Throughout Ireland, too, it seems the antediluvian and discredited shock tactics of the 1970s were allowed to disfigure the pro-life campaign. These included wild propaganda pictures of the bloody aftermath of abortions which do little more than sicken those many who will have known the pain of friends and relatives who have had an abortion and drive them into the opposing camp. The presence of the Catholic Church in the midst of it all was also a key factor.

In Ireland, as in Scotland, the church has betrayed generations of its faithful with decades of widespread clerical sex abuse followed by a mass cover-up and a continuing refusal adequately to offer proper financial redress. All of this was at last admitted by Pope Francis last week when he paid tribute to victims of abuse in Chile for their “valiant perseverance” in denouncing abuse “even against all hopes or attempts to discredit them”. When your cause relies so much on this broken and untrustworthy institution then it is probably already doomed to failure.
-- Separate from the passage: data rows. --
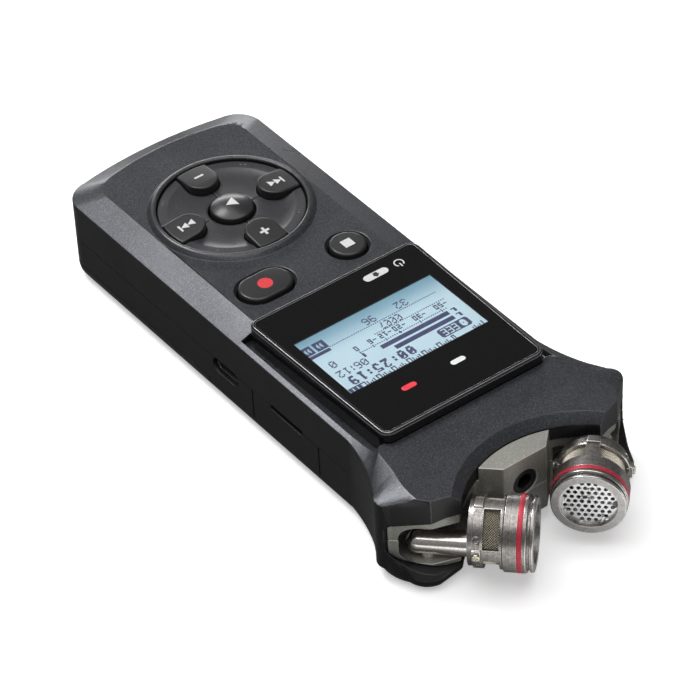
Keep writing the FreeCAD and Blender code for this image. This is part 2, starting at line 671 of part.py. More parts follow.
def chassis_plan(z0, z1):
    """Plan of the chassis: between the case walls behind, the horns' outline in front."""
    behind = prism(case_outline(z0).makeOffset2D(-WALL - FIT_GAP), z1 - z0)
    behind = behind.common(box(-HALF_HORN, HALF_HORN, tip(MOUTH_BACK - FIT_GAP), BODY_LENGTH, z0, z1))
    ahead = prism(case_outline(z0).makeOffset2D(-0.5), z1 - z0)
    ahead = ahead.common(box(-HALF_HORN, HALF_HORN, tip(MOUTH_SIDE - FIT_GAP), BODY_LENGTH, z0, z1))
    return behind.fuse(ahead)


def nose_plan(z0, z1):
    """Faceted block between the microphones that carries the input socket."""
    back = MOUTH_BACK - 2.0
    shoulder = NOSE_FRONT + NOSE_REACH - NOSE_HALF
    points = [(-NOSE_REACH, back), (NOSE_REACH, back), (NOSE_REACH, shoulder)]
    points += [(NOSE_HALF, NOSE_FRONT), (-NOSE_HALF, NOSE_FRONT), (-NOSE_REACH, shoulder)]
    corners = [Vector(x, tip(back), z0) for x, back in points]
    return Part.Face(Part.makePolygon(corners + [corners[0]])).extrude(Vector(0, 0, z1 - z0))


def make_chassis():
    low = MOUTH_LOW_Z + FIT_GAP
    high = MOUTH_TOP_Z - FIT_GAP
    solid = chassis_plan(low, high).common(mouth_opening(FIT_GAP)).fuse(nose_plan(low, high))
    nose_top = nose_plan(high, NOSE_TOP_Z)
    arc = prism(case_outline(high).makeOffset2D(FIT_GAP + 0.1), RIDGE_Z - high)
    nose_top = nose_top.cut(arc)
    solid = solid.fuse(nose_top).removeSplitter()
    for side in (-1, 1):
        solid = solid.cut(arm_slot(side))
        solid = solid.cut(post(side * PIVOT_X, PIVOT_Y, 0, ARM_Z, TRUNNION_RADIUS + TRUNNION_PLAY))
    front = Vector(0, tip(NOSE_FRONT) + 1, MIC_JACK_Z)
    hole = Part.makeCylinder(JACK_BODY + FIT_GAP, MOUTH_BACK, front, Vector(0, -1, 0))
    room_high = JACK_BODY + 2 * FIT_GAP
    room_front = tip(NOSE_FRONT + 1.7)
    room = box(-4.4, 4.4, tip(MOUTH_BACK) - 1, room_front, MIC_JACK_Z - room_high, MIC_JACK_Z + room_high)
    solid = solid.cut([hole, room])
    upper = solid.common(box(-HALF_HORN, HALF_HORN, 0, BODY_LENGTH, SEAM_Z + SEAM_GAP / 2, THICKNESS))
    lower = solid.common(box(-HALF_HORN, HALF_HORN, 0, BODY_LENGTH, 0, SEAM_Z - SEAM_GAP / 2))
    return upper, lower


# ---- display ------------------------------------------------------------------------
def make_display_frame():
    frame = frame_plan(FRAME_SEAT_Z, THICKNESS, 0, FRAME_CORNER)
    top = [e for e in frame.Edges if e.BoundBox.ZMin > THICKNESS - 0.01]
    frame = frame.makeChamfer(0.45, top)
    window_seat = THICKNESS - WINDOW_SINK - WINDOW_THICK - MASK_THICK
    frame = frame.cut(frame_plan(window_seat, THICKNESS + 1, -FRAME_RIM, FRAME_CORNER - 1.2))
    return frame.cut(frame_plan(FRAME_SEAT_Z - 1, THICKNESS, -FRAME_WALL, 1.0))


def lcd_box(margin, z0, z1):
    half = LCD_WIDTH / 2 + margin
    return box(-half, half, LCD_START - margin, LCD_START + LCD_LENGTH + margin, z0, z1)


def make_display():
    top = THICKNESS - WINDOW_SINK
    seat = top - WINDOW_THICK
    add("display_frame", make_display_frame())
    add("display_window", frame_plan(seat, top, -FRAME_RIM - 0.05, FRAME_CORNER - 1.2))
    mask = frame_plan(seat - MASK_THICK, seat, -FRAME_RIM - 0.05, FRAME_CORNER - 1.2)
    mask = mask.cut(lcd_box(0, 0, THICKNESS))
    lamps = {"peak_lamp": PEAK_X, "record_lamp": REC_X}
    for name, x in lamps.items():
        stretch = (LAMP_LENGTH - LAMP_WIDTH) / 2
        mask = mask.cut(pill(x, LAMP_Y, 0, THICKNESS, LAMP_WIDTH / 2, stretch))
        add(name, pill(x, LAMP_Y, seat - 3.0, seat - 0.05, LAMP_WIDTH / 2 - 0.02, stretch))
    add("display_mask", mask)
    lcd_top = seat - MASK_THICK
    add("lcd_panel", lcd_box(LCD_BORDER, lcd_top - LCD_THICK, lcd_top))


# ---- microphones ------------------------------------------------------------------------
def along(y0, y1, radius):
    """Cylinder on a microphone's axis between two distances from its pivot."""
    return Part.makeCylinder(radius, y1 - y0, Vector(0, y0, MIC_Z), Vector(0, 1, 0))


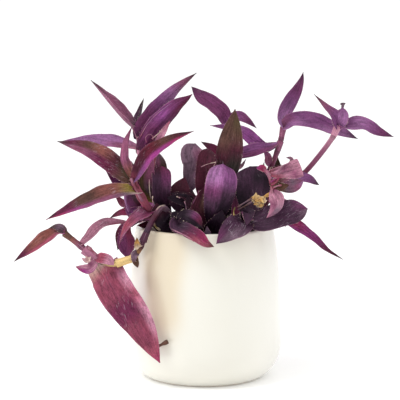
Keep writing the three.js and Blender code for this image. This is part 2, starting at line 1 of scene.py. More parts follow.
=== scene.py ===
"""A purple tradescantia in a round cream ceramic pot, on a pale studio floor.

Metres, +Z up, the front of the plant faces -Y, and the origin is the centre of the pot's foot. The
plant's stems and leaves are laid out in millimetres as they are seen from the front, and each shoot
becomes one mesh with its own veins, margins, hairs and colours.
"""
import math
import random

import bpy
import numpy as np
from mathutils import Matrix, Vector


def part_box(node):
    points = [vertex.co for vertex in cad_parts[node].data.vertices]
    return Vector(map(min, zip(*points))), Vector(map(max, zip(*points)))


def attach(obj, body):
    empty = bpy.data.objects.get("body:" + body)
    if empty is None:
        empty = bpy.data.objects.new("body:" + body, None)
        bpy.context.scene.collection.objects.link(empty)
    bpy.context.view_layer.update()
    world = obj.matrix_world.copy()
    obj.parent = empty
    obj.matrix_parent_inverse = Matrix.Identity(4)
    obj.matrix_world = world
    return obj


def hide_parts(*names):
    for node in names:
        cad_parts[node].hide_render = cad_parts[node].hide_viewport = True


bl_info = {
    "name": "Potted Tradescantia",
    "version": (1, 0, 0),
    "blender": (4, 5, 0),
    "location": "View3D > Sidebar > Plant",
    "description": "Makes a purple tradescantia in a round ceramic pot, with a pale studio round it",
    "category": "Add Mesh",
}

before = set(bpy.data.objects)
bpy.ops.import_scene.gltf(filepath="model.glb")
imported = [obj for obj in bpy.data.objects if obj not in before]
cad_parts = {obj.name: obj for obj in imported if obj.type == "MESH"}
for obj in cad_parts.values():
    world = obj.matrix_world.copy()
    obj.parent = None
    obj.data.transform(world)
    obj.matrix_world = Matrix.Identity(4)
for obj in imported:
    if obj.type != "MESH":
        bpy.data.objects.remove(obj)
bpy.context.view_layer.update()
POT_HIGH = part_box("pot")[1]
MM = 0.001

# The plant is laid out from the front. A point is (x, depth, z) in millimetres: x and z are where it
# is seen, from the eye, on the upright plane through the pot's axis, and depth is how far behind that
# plane it lies.
EYE = np.array([-4.0, -1192.0, 290.0])

# The camera looks at this point from this far away, this many degrees above the horizon
AIM = (-0.0038, 0, 0.1486)
CAMERA_DISTANCE = 1.2
CAMERA_RISE = 6.75
LENS = 128.57
SENSOR = 36

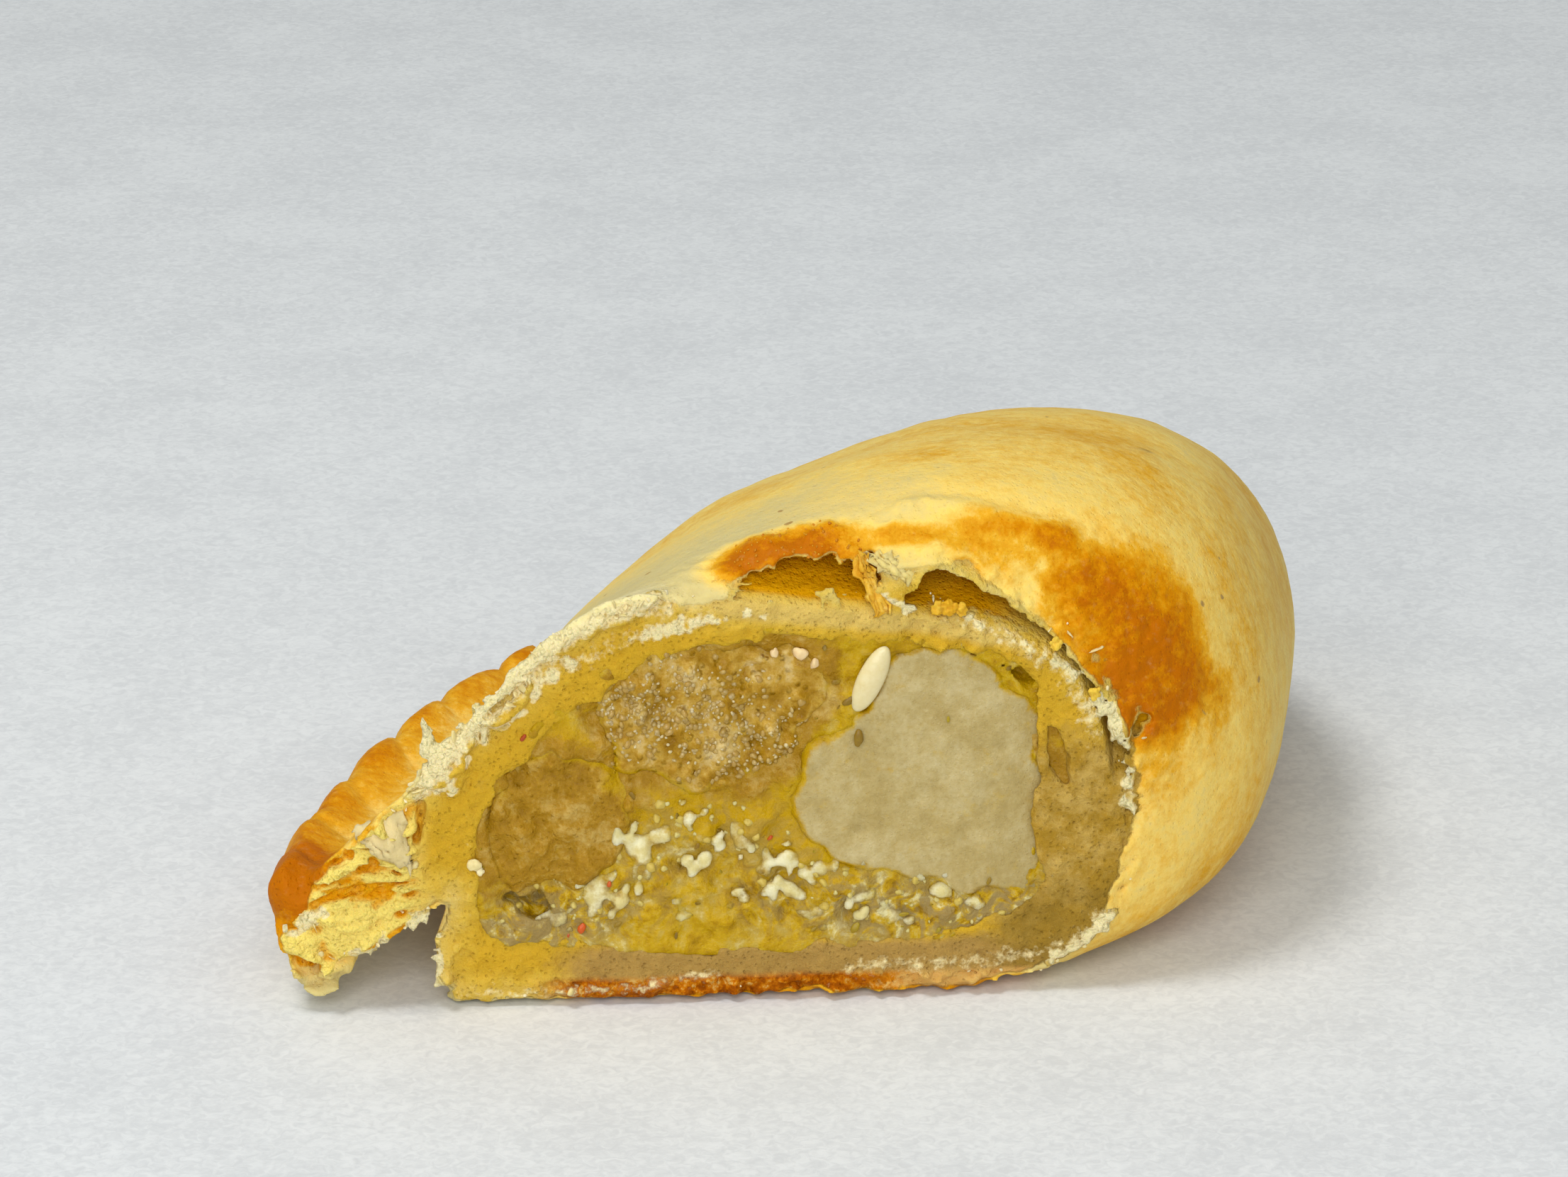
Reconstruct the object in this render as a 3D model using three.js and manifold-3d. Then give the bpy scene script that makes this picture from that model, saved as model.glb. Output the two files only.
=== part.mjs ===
// One half of a baked empanada, cut across its middle and resting on its flat base.
// Millimetres, +Z up. The cut face looks towards -Y, the crimped rim runs along the -X side and
// round the back to the tip, and the folded side of the dough is at +X. The pastry is a shell
// with a cavity that opens at the cut, and holds a herb and cheese paste with three potato cubes.
import * as THREE from 'three';
import { LoftGeometry } from 'three/addons/geometries/LoftGeometry.js';
import { mergeVertices } from 'three/addons/utils/BufferGeometryUtils.js';
import Module from 'manifold-3d';

// ---------------------------------------------------------------- driving dimensions

// Plan: the rim's outer edge is a slanted half ellipse from the cut to the tip.
const HALF_LENGTH = 73; // from the cut to where the tip starts to round off
const TIP_ROUNDING = 1.6; // how far the rounded tip stands beyond that
const RIM_START_X = -15; // the rim's outer edge at the cut, from the base's left corner
const RIM_BULGE = 46; // how far the rim's arc swings across
const AXIS_SLANT = 0.2; // how far the pastry leans to +X for each millimetre back
const RIM_TURN = THREE.MathUtils.degToRad(94); // the rim runs just round the tip
// The folded side, from the cut's right end round to the tip
const FOLD_LINE = [[51.6, 0], [57.6, 4], [62.6, 10.5], [66, 21], [68.2, 34], [68.7, 45.5], [67.3, 56.5],
  [64, 65], [58.6, 71]];

// Heights
const CUT_HEIGHT = 36.6; // crest at the cut
const PEAK_HEIGHT = 38.4; // crest of the dome
const PEAK_DISTANCE = 11; // how far behind the cut the crest peaks
const TIP_THICKNESS = 9;
const DOME_FALL = 0.7; // under 1 keeps the crest full and drops it late towards the tip
const PINCH_LENGTH = 14; // the knife squeezed the shape over this length behind the cut
const CAVITY_PINCH_LENGTH = 26; // the cavity widens more slowly than the outside

// Rim
const RIM_WIDTH = 13.6; // from the outer edge to the dough's wall
const RIM_HEIGHT = 11.2; // where the rim meets the dome
const RIM_LEAST = 0.45; // share of its height that the rim would keep at a crest of no height
const RIM_FULL_FROM = 20; // crest height from which the rim has its full height
const LOBE_PITCH = 8; // the crimp's fingers along the rim
const LOBE_START = 0.5; // arc length of the first crest, as a share of the pitch
const LOBE_RISE = 0.6;
const LOBE_REACH = 0.4;
const TUCK_START = 0.78; // from here to the tip the rim's underside closes against the body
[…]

One distressing aspect of the Irish 8th amendment struggle was the revelation that more than 80 Irish women had abortions in two years on the grounds that their unborn babies would have Down syndrome, while another six abortions were carried on women who were told their unborn child would have spina bifida. The repeal of the 8th means that life for these most vulnerable of the vulnerable will become more fragile still. Iceland is already on course to become the first country to screen out Downs while Denmark is not far behind.

As ever, those of us who believe that this is fundamentally a human rights issue and not one of religion or faith have been largely cowed into silence since the referendum result. In modern Scotland, and now in Ireland, to believe in the fundamental right to life of an unborn child is to risk being accused of fanaticism and – the worst sin of all – anti-feminism. When you attempt to ask people to consider that there is another life at stake deserving of equal status to its mother the common response is: “It’s not a human being”. Well, what is it then, a Martian? Another response is that the unborn child is incapable of independent living. The implications of such a response for those with mental or physical disabilities are chilling.

The response to the referendum result among some who sincerely oppose the view that the child in the womb is fully human and therefore deserving of our protection was one of restraint and respect. Among too many others, though, the sense of glee that greeted this leap towards a culture of death was utterly sickening.